Ein "Gefährder" ist aber auch jemand, der beispielsweise schon mit anderen "Gefährdern" und anderen Kontakten sich zusammengefunden hat, um Straftsten zu begehen. Strafbar ist auch schon (seit der schmied duchesne Bismarck umbringen wollte) die Verabredung, das sich bereiterklären oder der Versuch der Anstiftung und ähnliches zu einem Verbrechen (Mord, Raub, schwere brandstiftung, Vergewaltigung etc., aber nicht einfacher Diebstahl, Nötigung, Körperverletzung ). Da wird also eine Strafbarkeit schon im frühen Stadium (Vorbereitung) der Tat begründet, wo ansonsten der Täter erst in das Versuchsstadium eintreten muss. (Beispiel für noch-Vorbereitung: Ulf und Detlef wollen in die Fabrik ihres Arbeitsgebers einbrechen und stehlenswertes mitgehen lassen. Als sie vor der Fabrik stehen kommen ihnen Gewissensbisse und sie brechen die Aktion ab.) Ähnlich sieht es auch mit speziellen Straftaten aus, die bereits im Vorfeld ansetzen: Bildung eines kriminellen Vereinigung oder hier bei Anschlägen schon sehr relevant und quasi der Terrorismus-Paragraph: Vorbereitung eines schweren staatsgefährdenden Gewalttat § 89a. Da reicht es schon aus, wenn sich jemand unterweisen lässt oder selbst unterweist im
Umgang mit Schusswaffen, Sprengstoffen usw. oder diese herstellt, verschafft oder aufbewahrt etc. zum Ziele eines Anschlages. (Das war zB. bei diesem anderen idioten der Fall, der sich erhängt hat). Inwiefern sich der jetzige Attentäter schon in der Strafbarkeit wegen "anschlagsplanung" gem. oben gesagten bei Abbruch der Überwachung befand oder doch erst kurz bevor stand, kann man mit den derzeitigen Infos nicht sagen, auf jeden Fall aber zumindestens wegen Verabredung zu einem Verbrechen nach allem was man so liest, war der ja gerade zu scharf sich als Attentäter zu profilieren. Ich nehme an es gab auch TKÜ und die Polizei hat alles mitbekommen. Dh. man hätte da schon zugreifen können oder man hätte wirklich noch abgewartet bis er in die "endgültige" Vorbereitung geht, dann muss man ihn aber auch permanent 24/7 in Blick nehmen...
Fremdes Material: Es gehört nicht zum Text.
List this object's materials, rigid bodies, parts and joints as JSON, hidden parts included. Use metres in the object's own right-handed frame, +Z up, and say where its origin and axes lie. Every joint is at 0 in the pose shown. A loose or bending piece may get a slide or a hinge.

(Auch an dieser Stelle hätte man doch wieder Abschiebehaft verfügen und ihn nach NRW verbringen können, ggf. wenn Abschiebehaft nicht in Betracht kommt, auch hier Auflage, aber da wusste scheinbar die eine Behörde nicht was die andere macht.)
Wer dort die Entscheidungsgewalt hinsichtlich dieser Vorgehensweisen hatte, wird hoffentlich noch rauskommen. Wahrscheinlich hat man es zumindest "gut gemeint": Man wollte ihn tausicher wegen "Anschlagsplanung" dran kriegen, damit er für längere Zeit weggeschlossen wird und ihn anschließend abzuschieben. Nebenbei noch Hintermänner aus der Moschee dranbekommen und einen großen Erfolg präsentieren. Und dann ging das ganze gravierend in die Hose, weil die Überwachung - warum auch immer - abgebrochen wurde. Bei einigen glühen sicher die Aluhüte schon.
Um nochmal von amri wegzukommen, gruselt es mich ehrlich gesagt, Menschen (für ungewisse Zeit) - auch wenn sie kein Bleiberecht haben und nicht rechtmäßig hier sind - in Zellen zu schmeißen, wenn ihnen sonstige Vorwürfe wie Straftaten oder das aktive Wehren gegen die Abschiebung bzw. Verhindern der Abschiebung nicht gemacht werden können, sie sich also ansonsten rechtmäßig verhalten, und man stattdessen Auflagen erteilen kann.
Dass die Leute am besten überhaupt nicht hierher nach Europa kommen (können), steht auf einem anderen Blatt.